夜色浓重,根本看不清草靶的位置。
站在秦封身后的素白听到了远处一声闷响,便知道那根利箭中了。
箭篓空了。
素白上前重新换了一批箭,冷不防的问了一句,“宗主可是又梦魇了?”
素白随师兄一起进入天冥宗,师兄前几月接了公事去南疆,正巧秦封突发怪疾便都交给了她,没有人比她更了解秦封的病情。
秦封梦魇醒来后,就会来靶场练夜箭。
“宗主今日又梦到了什么?”素白斟酌着问道。
秦封眸色微沉,没有说话,只自顾自的抽出箭。
“我近来看医书也写信问了师父和师兄,梦魇之症长久成疾,最好的办法还是解决梦魇的根源。”素白攥了攥手里的帕子,眼底生出些异样的情绪,“宗主又梦见苏姑娘了?”

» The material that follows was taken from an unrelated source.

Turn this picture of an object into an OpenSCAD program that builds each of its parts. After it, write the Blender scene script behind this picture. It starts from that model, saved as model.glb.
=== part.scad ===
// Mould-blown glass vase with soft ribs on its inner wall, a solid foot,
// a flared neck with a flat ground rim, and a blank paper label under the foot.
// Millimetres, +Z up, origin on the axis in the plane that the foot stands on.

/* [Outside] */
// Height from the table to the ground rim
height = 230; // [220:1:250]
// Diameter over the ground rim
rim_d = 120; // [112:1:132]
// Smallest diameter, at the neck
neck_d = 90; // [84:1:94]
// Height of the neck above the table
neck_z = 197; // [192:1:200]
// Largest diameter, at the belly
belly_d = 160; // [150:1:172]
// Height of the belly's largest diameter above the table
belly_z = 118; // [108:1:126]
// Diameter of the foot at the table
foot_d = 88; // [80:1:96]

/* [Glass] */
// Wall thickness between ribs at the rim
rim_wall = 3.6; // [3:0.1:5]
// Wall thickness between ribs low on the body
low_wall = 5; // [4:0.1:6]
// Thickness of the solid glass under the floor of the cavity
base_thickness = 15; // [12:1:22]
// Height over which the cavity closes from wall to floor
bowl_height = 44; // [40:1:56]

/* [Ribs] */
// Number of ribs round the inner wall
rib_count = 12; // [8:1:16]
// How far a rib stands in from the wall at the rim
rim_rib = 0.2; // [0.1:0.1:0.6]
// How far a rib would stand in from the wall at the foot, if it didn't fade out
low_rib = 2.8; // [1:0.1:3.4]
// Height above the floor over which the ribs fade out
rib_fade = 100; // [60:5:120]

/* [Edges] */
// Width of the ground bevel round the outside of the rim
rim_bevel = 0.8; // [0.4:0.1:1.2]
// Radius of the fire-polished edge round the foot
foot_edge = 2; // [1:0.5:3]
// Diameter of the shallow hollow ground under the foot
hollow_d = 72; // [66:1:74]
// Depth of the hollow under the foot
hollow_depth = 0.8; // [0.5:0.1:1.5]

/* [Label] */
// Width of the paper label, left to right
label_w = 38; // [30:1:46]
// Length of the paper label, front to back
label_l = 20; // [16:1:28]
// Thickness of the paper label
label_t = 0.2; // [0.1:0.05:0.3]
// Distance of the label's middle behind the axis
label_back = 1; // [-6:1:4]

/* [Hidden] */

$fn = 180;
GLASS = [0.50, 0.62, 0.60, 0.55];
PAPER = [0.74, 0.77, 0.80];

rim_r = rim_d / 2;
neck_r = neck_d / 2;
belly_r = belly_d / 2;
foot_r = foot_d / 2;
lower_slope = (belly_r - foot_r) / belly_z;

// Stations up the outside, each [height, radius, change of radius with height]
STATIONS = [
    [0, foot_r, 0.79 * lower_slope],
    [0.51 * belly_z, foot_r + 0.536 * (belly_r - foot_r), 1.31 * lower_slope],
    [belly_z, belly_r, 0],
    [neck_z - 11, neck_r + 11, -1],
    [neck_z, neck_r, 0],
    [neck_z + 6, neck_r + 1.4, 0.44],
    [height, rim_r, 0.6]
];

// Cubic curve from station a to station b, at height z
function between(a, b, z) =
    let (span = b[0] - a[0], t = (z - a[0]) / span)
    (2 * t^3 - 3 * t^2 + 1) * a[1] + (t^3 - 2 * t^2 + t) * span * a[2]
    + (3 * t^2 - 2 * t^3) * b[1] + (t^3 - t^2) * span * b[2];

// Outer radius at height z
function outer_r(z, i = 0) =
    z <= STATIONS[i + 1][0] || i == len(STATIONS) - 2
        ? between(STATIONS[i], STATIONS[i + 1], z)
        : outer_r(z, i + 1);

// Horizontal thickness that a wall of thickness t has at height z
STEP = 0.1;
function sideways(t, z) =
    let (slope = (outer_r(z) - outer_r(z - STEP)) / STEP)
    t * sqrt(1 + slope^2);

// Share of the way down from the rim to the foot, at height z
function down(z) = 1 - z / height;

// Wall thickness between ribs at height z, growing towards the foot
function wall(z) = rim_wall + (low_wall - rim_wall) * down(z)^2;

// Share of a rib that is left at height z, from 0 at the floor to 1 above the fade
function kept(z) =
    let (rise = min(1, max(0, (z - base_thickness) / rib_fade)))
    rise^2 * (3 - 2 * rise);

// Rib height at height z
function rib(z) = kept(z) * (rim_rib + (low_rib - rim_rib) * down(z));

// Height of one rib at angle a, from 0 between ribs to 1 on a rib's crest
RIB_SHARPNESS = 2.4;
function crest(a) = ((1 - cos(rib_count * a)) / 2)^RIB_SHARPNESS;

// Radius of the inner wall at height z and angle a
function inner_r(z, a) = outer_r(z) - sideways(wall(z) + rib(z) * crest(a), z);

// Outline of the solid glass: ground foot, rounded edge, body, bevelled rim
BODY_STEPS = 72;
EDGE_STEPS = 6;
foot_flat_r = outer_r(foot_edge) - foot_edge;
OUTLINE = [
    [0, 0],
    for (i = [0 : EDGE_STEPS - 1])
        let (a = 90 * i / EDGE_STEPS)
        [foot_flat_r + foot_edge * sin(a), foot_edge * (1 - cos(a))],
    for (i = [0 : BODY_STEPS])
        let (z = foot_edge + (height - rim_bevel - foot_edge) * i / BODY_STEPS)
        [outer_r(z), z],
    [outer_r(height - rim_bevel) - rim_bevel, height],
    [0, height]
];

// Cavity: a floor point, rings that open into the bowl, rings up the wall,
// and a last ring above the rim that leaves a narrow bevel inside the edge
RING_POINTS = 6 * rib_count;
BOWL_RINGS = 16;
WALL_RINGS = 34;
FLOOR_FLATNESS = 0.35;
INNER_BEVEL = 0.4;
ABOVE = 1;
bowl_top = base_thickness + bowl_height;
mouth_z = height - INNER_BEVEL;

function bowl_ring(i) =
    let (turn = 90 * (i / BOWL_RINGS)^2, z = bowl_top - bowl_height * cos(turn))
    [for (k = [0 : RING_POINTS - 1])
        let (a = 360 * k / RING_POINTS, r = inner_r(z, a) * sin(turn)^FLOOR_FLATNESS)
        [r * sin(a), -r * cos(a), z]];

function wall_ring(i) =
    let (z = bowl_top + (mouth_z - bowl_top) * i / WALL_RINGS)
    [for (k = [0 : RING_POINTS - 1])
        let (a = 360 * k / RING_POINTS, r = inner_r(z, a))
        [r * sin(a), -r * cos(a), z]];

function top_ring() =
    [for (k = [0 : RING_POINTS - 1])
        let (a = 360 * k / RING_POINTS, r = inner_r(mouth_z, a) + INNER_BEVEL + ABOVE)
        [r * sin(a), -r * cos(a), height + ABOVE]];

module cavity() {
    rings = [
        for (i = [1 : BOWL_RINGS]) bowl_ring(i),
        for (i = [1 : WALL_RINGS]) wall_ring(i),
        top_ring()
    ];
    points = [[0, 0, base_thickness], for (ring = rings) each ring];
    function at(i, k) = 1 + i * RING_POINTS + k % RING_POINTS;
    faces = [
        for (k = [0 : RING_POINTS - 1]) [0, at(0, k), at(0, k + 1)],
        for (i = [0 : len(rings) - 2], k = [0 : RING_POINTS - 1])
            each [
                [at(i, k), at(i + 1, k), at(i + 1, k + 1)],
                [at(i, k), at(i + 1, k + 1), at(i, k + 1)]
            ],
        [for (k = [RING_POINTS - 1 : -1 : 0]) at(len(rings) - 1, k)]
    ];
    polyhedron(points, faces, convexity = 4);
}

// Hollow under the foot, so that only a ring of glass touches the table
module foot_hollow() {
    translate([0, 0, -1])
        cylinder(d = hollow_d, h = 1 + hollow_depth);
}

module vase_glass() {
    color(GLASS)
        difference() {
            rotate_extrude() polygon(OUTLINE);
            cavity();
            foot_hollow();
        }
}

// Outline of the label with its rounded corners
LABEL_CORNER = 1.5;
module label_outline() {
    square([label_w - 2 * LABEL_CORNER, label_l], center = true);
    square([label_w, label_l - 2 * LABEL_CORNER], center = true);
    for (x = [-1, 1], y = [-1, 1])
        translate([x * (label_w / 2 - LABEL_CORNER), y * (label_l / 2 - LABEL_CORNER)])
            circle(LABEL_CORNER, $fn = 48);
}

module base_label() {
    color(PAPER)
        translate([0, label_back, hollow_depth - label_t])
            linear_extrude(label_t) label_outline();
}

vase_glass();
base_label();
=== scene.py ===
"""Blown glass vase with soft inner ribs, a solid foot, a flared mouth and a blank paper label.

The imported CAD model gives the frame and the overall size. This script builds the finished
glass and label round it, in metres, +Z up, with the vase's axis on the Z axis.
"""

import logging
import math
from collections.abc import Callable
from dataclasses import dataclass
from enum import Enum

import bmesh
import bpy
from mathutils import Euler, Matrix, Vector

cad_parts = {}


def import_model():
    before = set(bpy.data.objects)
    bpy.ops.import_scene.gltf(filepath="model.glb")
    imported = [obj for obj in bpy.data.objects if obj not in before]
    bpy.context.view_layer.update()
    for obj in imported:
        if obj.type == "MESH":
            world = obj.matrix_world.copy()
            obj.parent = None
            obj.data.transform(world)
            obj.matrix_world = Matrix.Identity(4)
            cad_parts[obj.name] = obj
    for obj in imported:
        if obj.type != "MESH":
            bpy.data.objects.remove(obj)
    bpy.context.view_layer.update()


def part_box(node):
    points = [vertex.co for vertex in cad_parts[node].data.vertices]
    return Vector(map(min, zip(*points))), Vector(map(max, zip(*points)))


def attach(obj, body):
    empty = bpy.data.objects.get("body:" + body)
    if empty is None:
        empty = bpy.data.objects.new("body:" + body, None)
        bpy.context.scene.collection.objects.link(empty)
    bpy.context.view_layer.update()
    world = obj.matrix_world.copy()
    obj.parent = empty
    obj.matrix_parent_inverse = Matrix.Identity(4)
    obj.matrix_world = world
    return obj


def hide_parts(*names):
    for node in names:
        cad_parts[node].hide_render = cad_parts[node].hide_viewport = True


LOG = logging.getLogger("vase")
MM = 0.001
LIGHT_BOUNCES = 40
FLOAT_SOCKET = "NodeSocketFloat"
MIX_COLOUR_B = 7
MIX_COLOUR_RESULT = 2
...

秦封再次举起长弓,将弓弦拉满,浑身上下无声散出些腾腾杀气!
素白谨慎垂眸,没有再继续问。
突然秦封松手,离弦的箭飞向的却不是草靶的方向,直冲着一旁树丛飞了过去。
黑夜中,素白只看见了一个跳跃起来想要逃跑却径直被利箭刺穿了身体的小兔子!
鲜血瞬间洒在旁边树干上,在黑夜中像是染了几片黑色污秽。
秦封远远的盯着那树丛,沉默半晌。
凉凉的自言自语道,“报仇很难吗?”
他的声音令人不寒而栗,秦封慢悠悠上前,拎起了那小兔子的耳朵。
周围风中都染了些许血腥气。
赶来的武澄上前禀报,“大人,城外信子来报确实有一个金库,每三日会有人往里面送东西,雇了一些杀手守着,只不过还没有主人现身。”
秦封淡淡的回,“不急,盯着。”
“素仑大人说长明郡主病愈了,过阵子便能入京。”武澄禀报完,张了张嘴似乎还要说什么,但是犹豫了下还是没有开口。
秦封打量着手下还在濒死挣扎的小兔子,“还有事?”
武澄低头开口,“属下听说,宫里的苏姑娘已经病了三五日,不见好转。”
“苏姑娘这么爱生病,跟我有什么关系?”
秦封语调平淡,但心口火得厉害。
太医院的药日日都送过去,这丫头把她屋里的海棠花都给浇枯了。
他再多管闲事就是有病!
武澄表情显得很是为难,“这两日高烧不退,人本来身体弱。”
关键苏幼虞和秦封的怪疾有关,人出了毛病多半得跟主子说一声。
“困了。”秦封将手里半死的兔子扔给了武澄,“有事明天说。”
话落,秦封径直回房。
素白远远的看着秦封的反应,心下莫名松了一口气。
*
天气转暖,阁楼的炭火撤了些。
贵妃宫里上上下下忙了苏幼虞两天,苏清容怀着孕也坐不住非要盯着宫人给苏幼虞喂了药才肯走。
但奈何病拖的久了些,恢复起来也比先前要慢得多。
苏幼虞果然是帮着苏清容造了好大的一个误食珊瑚病重的噱头,不止换了那珊瑚,皇帝还命人重新检查苏清容使用的东西。
一向是与姑母交好的静妃也来探望她这里的东西。
外面守夜的秋莲前日熬了一宿,这会儿有些熬不住偷偷睡了过去。
屋子里的烛火忽而被一阵怪风吹灭。
四周瞬间陷入一片昏暗,苏幼虞睡梦中却嗅到了熟悉的清冽气息,隐隐还有些血腥味。
她不适的皱了皱眉,偏头想要躲开这股浓郁的侵略气息,却忽然被捏住了下巴,硬生生的被转过脑袋。
黑暗中一道冷沉的命令声响起,“张嘴!”
苏幼虞听着这熟悉的命令声轻咬了下唇,迷迷糊糊的睁开眼睛,看到了床边坐着的人影。
男人粗砺的手指捏着什么东西,俯身。
张嘴?
张嘴做什么?
苏幼虞不太灵光的小脑袋瓜转了转,很快浮想联翩的皱起眉,轻声细语的和他商量着,“陛下,这次能不能不咬虞儿,会疼。”